Die Steuerpflichtige - als selbständige Unternehmensberaterin tätig - machte im Rahmen ihrer Einkommensteuererklärung erstmals Aufwendungen für ein häusliches Arbeitszimmer geltend. Die hierzu auf Nachfrage des Finanzbeamten durch die Steuerpflichtige eingereichten Unterlagen hielt das Finanzamt für klärungsbedürftig. Der daraufhin eingeschaltete „Flankenschutzprüfer“ erschien unangekündigt bei der Wohnung der Steuerpflichtigen, um zu prüfen, ob das Arbeitszimmer wie angegeben vorhanden war.
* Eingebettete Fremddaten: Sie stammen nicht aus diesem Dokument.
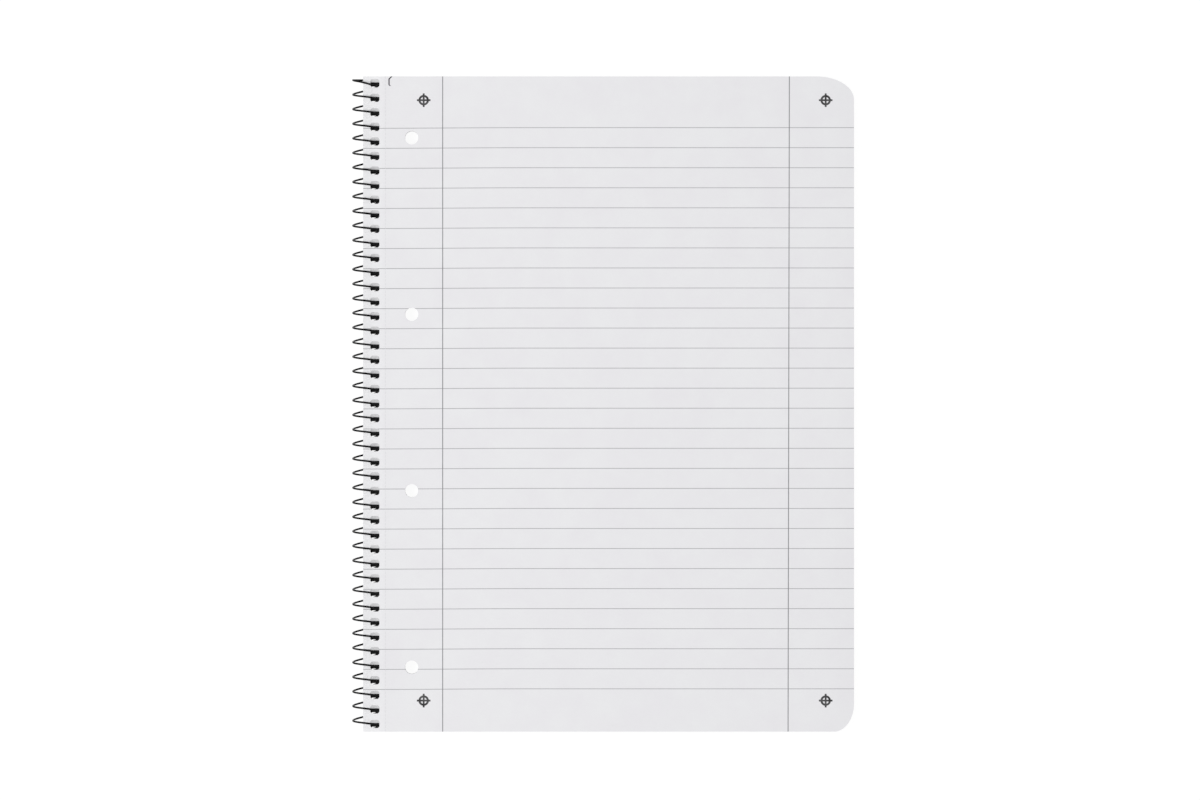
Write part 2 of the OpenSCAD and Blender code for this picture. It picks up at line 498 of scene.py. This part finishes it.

Der Steuerfahnder wies sich durch Vorlage seines Dienstausweises aus und betrat unter Hinweis auf die Überprüfung im Besteuerungsverfahren die Wohnung der Steuerpflichtigen, die der Wohnungsbesichtigung zu diesem Zeitpunkt nicht widersprach.
In dem darauffolgenden Rechtsstreit verneinte der BFH angesichts des in Art. 13 Abs. 1 GG verbürgten Schutzes der Unverletzlichkeit der Wohnung die Verhältnismäßigkeit dieser Ermittlungsmaßnahme.
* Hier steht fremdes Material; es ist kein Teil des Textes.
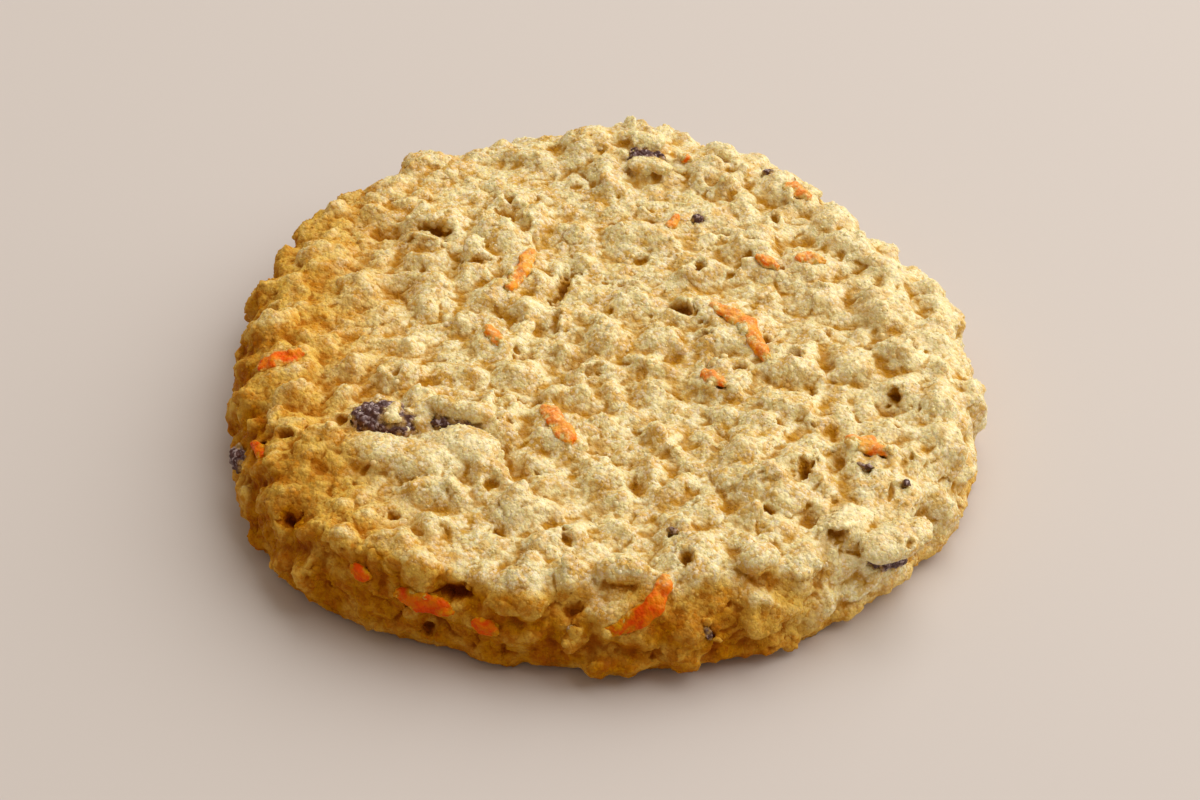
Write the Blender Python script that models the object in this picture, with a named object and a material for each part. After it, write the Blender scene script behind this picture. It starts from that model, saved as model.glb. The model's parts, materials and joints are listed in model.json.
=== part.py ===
# An oat cookie with grated carrot and raisins, shaped by hand and baked on a sheet.
# Metres, +Z up: it rests on z = 0, with its box centred on the origin.
# Sizes and places below are in millimetres, and each mesh is scaled once, when it is finished.

import math

import bmesh
import bpy
from mathutils import Vector, kdtree, noise
from mathutils.bvhtree import BVHTree

MM = 0.001

# The whole cookie: a lobed disc with a level top, a rounded rim and a foot tucked in a little.
RADIUS = 57.5
THICKNESS = 16.0
WIDEST_LEVEL = 4.0
TOP_SHARE = 0.84
FOOT_SHARE = 0.955
LOBES = (              # count, depth, bearing
    (2, 0.027, -73), (3, 0.026, -22), (4, 0.006, -38), (5, 0.016, 2), (7, 0.008, 122),
)

# The crust is a square grid wrapped over the disc. These shares of the grid's reach make
# the level top and the rounded rim, and what is left makes the foot.
GRID_CELLS = 190
RIM_STARTS = 0.74
FOOT_STARTS = 0.93
BELOW_GROUND = 1.3
RIM_ROUNDNESS = 0.9
CRUST_TRIANGLES = 6900

# Relief of the dough. Clumps are parted by grooves, and oat flakes lie on them.
SWELL_SIZE = 26.0
SWELL_HEIGHT = 0.8
WARP_SIZE = 9.0
WARP_REACH = 1.6
WARP_SEED = 7
CLUMP_SIZE = 8.5
CLUMP_HEIGHT = 2.1
CLUMP_GROOVE = 0.45    # share of a clump's size
FLAKE_SIZE = 4.1
FLAKE_HEIGHT = 1.0
FLAKE_REACH = 0.72     # share of a flake's size
UNEVENNESS = 0.45      # share by which clumps and flakes differ in height
DRAW_STEP = 5.3        # sends neighbours to unlike places in the noise
RELIEF_DATUM = 2.0     # taken off, so that the relief leaves the mean size as it is
FOOT_CALM = 5.0        # below this height the relief dies away
FOOT_RELIEF = 0.35     # share of it that is left on the ground

# Features that stand out, each at a point of the crust: x, y, z, radius, height.
LUMPS = (
    (21.5, -28.0, 16.0, 5.2, 1.7), (26.5, -32.5, 16.0, 4.2, 1.5), (25.6, -15.1, 16.0, 3.4, 1.3),
    (21.6, 46.7, 15.0, 3.6, 1.5), (2.5, 49.5, 14.0, 5.0, 1.9), (-24.2, -47.6, 13.0, 3.6, 1.5),
    (-34.2, -42.5, 13.0, 3.6, 1.5), (41.5, -38.5, 12.5, 4.6, 1.9), (-47.5, -9.5, 15.0, 4.0, 1.3),
    (-44.0, -26.0, 14.5, 4.6, 1.3), (52.0, -12.0, 13.0, 5.0, 1.0), (-3.5, -47.0, 15.0, 4.2, 1.2),
)
PITS = (
    (-14.0, 31.9, 16.0, 1.5, 2.2), (41.5, -12.4, 16.0, 1.3, 2.6), (28.6, -29.0, 16.0, 1.2, 2.4),
    (29.4, -37.0, 16.0, 1.3, 2.2), (5.5, -30.0, 16.0, 1.3, 1.8), (-14.6, -31.3, 16.0, 1.3, 1.8),
    (-42.0, -36.9, 13.2, 1.5, 2.2), (15.8, -15.3, 16.0, 1.2, 2.0), (-23.0, -52.3, 6.9, 1.5, 2.4),
    (-3.2, -4.0, 16.0, 1.2, 1.6), (2.6, -31.7, 16.0, 1.1, 1.6), (46.5, -33.0, 9.5, 2.2, 2.6),
    (50.5, 22.0, 13.0, 1.6, 1.8), (-28.0, 38.0, 15.0, 1.6, 1.6), (30.5, 24.5, 16.0, 1.4, 1.8),
    (-50.2, 9.0, 13.6, 2.0, 2.6),
)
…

Das unangekündigte Betreten der Wohnung sei einerseits nicht erforderlich gewesen. Dem Finanzamt hätte zunächst oblegen, Unklarheiten bezüglich der von der Steuerpflichtigen eingereichten Unterlagen entweder durch weitere Nachfrage bei ihr oder ihrem Steuerberater oder durch andere Beweismittel (z. B. Fotografien) zu beseitigen. Dies galt hier insbesondere vor dem Hintergrund, dass die Steuerpflichtige bis dato im Besteuerungsverfahren stets pflichtgemäß mitgewirkt hatte und keine begründeten Zweifel an ihrer steuerlichen Zuverlässigkeit bestanden.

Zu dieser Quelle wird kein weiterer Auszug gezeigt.